-- BEGIN Given information --
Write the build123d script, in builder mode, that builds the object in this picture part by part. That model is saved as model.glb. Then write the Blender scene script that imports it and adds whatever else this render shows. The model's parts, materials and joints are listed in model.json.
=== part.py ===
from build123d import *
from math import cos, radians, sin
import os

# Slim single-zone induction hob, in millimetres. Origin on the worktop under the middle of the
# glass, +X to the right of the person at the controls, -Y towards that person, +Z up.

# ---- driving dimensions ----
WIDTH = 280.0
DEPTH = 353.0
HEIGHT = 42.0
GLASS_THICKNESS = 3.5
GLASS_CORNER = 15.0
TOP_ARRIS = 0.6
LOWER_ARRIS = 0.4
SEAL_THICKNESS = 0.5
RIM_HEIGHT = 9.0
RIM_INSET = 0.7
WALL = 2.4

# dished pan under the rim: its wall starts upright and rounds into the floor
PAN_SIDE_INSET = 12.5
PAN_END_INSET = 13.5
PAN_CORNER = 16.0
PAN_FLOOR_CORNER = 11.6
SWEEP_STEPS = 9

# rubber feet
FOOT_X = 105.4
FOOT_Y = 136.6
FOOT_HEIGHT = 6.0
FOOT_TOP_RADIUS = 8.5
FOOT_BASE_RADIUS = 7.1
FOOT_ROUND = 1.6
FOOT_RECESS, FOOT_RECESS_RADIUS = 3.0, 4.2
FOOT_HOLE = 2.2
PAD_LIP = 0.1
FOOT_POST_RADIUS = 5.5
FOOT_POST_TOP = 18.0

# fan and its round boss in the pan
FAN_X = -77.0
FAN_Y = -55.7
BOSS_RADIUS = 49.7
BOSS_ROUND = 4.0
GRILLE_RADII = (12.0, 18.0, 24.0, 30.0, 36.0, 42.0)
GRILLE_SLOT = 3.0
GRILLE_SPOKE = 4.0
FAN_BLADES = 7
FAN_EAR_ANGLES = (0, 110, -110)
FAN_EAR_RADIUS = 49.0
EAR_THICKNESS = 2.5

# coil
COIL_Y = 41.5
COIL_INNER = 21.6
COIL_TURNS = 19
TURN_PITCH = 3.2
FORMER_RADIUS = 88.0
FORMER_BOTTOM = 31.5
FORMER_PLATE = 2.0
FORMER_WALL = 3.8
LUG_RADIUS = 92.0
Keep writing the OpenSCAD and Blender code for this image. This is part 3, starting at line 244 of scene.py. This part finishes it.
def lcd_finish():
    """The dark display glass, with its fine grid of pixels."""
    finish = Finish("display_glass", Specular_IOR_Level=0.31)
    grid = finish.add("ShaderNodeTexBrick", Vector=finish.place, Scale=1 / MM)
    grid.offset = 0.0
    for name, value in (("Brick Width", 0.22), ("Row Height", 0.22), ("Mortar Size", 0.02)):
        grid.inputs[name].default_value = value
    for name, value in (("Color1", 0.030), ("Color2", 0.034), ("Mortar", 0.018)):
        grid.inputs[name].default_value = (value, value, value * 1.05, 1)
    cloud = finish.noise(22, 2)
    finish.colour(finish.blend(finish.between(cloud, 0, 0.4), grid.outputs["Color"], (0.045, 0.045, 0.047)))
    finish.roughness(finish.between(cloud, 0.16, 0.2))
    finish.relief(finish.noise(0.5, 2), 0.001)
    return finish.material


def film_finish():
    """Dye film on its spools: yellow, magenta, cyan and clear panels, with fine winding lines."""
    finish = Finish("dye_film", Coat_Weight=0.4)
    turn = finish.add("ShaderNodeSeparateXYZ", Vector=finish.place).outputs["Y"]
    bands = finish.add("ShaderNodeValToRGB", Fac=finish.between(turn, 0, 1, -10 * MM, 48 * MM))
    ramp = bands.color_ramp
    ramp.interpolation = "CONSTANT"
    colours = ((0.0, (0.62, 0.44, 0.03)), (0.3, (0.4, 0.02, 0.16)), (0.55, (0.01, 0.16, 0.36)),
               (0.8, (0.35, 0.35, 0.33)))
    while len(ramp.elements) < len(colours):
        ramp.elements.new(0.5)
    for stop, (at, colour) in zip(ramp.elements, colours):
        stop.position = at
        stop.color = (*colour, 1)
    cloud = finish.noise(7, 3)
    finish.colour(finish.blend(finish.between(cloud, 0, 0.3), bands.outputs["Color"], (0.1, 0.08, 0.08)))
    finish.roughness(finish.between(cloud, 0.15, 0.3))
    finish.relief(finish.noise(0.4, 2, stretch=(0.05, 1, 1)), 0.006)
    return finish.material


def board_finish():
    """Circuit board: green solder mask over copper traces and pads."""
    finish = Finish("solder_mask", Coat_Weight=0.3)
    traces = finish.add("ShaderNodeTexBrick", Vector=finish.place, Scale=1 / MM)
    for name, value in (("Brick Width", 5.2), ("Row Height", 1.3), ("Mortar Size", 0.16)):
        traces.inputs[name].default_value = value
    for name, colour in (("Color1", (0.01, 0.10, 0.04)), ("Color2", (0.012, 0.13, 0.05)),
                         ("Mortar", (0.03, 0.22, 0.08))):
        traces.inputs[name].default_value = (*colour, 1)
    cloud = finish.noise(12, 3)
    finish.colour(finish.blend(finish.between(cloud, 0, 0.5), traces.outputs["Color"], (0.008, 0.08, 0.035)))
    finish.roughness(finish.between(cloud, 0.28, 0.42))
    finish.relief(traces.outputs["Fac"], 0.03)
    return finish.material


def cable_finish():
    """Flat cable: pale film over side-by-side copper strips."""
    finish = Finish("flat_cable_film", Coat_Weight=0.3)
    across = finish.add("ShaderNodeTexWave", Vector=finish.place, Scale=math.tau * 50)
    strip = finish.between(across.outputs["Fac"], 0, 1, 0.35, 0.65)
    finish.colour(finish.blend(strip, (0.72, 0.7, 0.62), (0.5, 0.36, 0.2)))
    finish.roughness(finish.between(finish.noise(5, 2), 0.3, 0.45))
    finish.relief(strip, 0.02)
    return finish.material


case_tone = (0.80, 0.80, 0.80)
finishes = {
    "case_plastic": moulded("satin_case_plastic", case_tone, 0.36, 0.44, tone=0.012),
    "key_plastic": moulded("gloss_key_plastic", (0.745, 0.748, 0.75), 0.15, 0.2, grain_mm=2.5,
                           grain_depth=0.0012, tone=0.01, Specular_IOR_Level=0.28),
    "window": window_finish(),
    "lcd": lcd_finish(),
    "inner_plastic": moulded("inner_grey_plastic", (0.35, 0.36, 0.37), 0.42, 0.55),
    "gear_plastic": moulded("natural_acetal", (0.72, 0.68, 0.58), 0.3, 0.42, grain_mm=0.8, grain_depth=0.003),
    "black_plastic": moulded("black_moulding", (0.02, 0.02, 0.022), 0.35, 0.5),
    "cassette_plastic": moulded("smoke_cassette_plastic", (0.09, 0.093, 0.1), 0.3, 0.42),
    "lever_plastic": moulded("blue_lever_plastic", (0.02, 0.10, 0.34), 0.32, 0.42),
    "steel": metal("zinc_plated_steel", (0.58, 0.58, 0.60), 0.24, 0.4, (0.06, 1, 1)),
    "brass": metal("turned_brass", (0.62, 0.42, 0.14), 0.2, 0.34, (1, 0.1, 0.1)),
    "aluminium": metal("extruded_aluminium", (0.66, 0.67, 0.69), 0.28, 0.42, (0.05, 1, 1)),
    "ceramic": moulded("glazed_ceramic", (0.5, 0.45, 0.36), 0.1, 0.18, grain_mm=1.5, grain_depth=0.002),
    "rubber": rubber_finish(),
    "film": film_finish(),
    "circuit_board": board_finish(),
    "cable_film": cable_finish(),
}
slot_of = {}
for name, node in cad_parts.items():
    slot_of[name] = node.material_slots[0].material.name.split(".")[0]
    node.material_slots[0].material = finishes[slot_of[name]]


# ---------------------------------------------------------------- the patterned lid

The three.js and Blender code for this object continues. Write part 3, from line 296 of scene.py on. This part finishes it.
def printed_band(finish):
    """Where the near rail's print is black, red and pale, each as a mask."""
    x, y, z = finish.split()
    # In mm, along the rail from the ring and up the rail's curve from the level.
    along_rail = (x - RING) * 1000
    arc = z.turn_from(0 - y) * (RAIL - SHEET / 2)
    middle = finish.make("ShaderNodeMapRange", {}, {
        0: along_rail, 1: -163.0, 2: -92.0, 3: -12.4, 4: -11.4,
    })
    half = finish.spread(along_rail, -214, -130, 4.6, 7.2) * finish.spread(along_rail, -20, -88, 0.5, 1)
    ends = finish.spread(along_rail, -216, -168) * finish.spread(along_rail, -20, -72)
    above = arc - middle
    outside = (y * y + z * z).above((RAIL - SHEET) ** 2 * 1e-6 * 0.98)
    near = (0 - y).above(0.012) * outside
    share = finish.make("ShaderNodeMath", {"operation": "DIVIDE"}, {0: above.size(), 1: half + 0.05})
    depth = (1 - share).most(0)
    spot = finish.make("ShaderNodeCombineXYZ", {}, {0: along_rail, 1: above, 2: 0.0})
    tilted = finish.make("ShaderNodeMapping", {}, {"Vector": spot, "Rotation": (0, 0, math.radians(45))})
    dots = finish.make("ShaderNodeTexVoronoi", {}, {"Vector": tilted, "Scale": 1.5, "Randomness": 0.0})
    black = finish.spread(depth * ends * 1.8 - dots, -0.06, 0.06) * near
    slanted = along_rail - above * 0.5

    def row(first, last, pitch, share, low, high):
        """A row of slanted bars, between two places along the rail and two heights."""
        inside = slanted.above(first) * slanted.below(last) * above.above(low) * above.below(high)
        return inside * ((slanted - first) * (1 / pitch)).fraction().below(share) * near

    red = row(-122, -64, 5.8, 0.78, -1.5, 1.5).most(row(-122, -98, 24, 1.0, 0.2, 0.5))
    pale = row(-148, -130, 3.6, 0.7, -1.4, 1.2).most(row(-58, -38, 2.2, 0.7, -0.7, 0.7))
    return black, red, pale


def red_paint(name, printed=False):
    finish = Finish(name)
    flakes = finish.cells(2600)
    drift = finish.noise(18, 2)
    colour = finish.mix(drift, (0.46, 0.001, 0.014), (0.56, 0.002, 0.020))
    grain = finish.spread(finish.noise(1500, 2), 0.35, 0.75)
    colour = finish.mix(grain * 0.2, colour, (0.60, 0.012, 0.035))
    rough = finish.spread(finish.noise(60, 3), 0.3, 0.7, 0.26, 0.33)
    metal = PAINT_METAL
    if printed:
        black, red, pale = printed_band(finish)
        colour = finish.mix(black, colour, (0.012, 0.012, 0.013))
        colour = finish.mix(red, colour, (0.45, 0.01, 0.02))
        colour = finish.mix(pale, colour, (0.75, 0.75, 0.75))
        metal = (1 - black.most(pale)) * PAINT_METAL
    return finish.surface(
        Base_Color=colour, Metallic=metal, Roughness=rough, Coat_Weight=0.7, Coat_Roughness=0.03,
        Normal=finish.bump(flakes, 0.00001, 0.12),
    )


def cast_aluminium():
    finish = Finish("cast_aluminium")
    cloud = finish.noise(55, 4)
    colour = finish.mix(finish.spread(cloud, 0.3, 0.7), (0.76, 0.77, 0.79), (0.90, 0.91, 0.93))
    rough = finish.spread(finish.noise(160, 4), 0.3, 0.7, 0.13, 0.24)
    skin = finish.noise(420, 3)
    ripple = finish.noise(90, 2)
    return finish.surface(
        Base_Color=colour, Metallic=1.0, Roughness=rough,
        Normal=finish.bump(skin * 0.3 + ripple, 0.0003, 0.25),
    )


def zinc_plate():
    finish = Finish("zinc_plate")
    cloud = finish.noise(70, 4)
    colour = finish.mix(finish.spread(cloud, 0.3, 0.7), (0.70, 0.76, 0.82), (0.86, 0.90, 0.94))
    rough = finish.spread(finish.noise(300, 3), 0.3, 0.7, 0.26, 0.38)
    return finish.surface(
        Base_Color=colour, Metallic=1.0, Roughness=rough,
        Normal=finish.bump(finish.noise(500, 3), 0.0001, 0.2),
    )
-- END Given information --
_Objective_
Please restate only the opening stretch of the records above: every line from the first through the one containing "LUG_RADIUS = 92.0", exactly as written.

_Final answer_
Write the build123d script, in builder mode, that builds the object in this picture part by part. That model is saved as model.glb. Then write the Blender scene script that imports it and adds whatever else this render shows. The model's parts, materials and joints are listed in model.json.
=== part.py ===
from build123d import *
from math import cos, radians, sin
import os

# Slim single-zone induction hob, in millimetres. Origin on the worktop under the middle of the
# glass, +X to the right of the person at the controls, -Y towards that person, +Z up.

# ---- driving dimensions ----
WIDTH = 280.0
DEPTH = 353.0
HEIGHT = 42.0
GLASS_THICKNESS = 3.5
GLASS_CORNER = 15.0
TOP_ARRIS = 0.6
LOWER_ARRIS = 0.4
SEAL_THICKNESS = 0.5
RIM_HEIGHT = 9.0
RIM_INSET = 0.7
WALL = 2.4

# dished pan under the rim: its wall starts upright and rounds into the floor
PAN_SIDE_INSET = 12.5
PAN_END_INSET = 13.5
PAN_CORNER = 16.0
PAN_FLOOR_CORNER = 11.6
SWEEP_STEPS = 9

# rubber feet
FOOT_X = 105.4
FOOT_Y = 136.6
FOOT_HEIGHT = 6.0
FOOT_TOP_RADIUS = 8.5
FOOT_BASE_RADIUS = 7.1
FOOT_ROUND = 1.6
FOOT_RECESS, FOOT_RECESS_RADIUS = 3.0, 4.2
FOOT_HOLE = 2.2
PAD_LIP = 0.1
FOOT_POST_RADIUS = 5.5
FOOT_POST_TOP = 18.0

# fan and its round boss in the pan
FAN_X = -77.0
FAN_Y = -55.7
BOSS_RADIUS = 49.7
BOSS_ROUND = 4.0
GRILLE_RADII = (12.0, 18.0, 24.0, 30.0, 36.0, 42.0)
GRILLE_SLOT = 3.0
GRILLE_SPOKE = 4.0
FAN_BLADES = 7
FAN_EAR_ANGLES = (0, 110, -110)
FAN_EAR_RADIUS = 49.0
EAR_THICKNESS = 2.5

# coil
COIL_Y = 41.5
COIL_INNER = 21.6
COIL_TURNS = 19
TURN_PITCH = 3.2
FORMER_RADIUS = 88.0
FORMER_BOTTOM = 31.5
FORMER_PLATE = 2.0
FORMER_WALL = 3.8
LUG_RADIUS = 92.0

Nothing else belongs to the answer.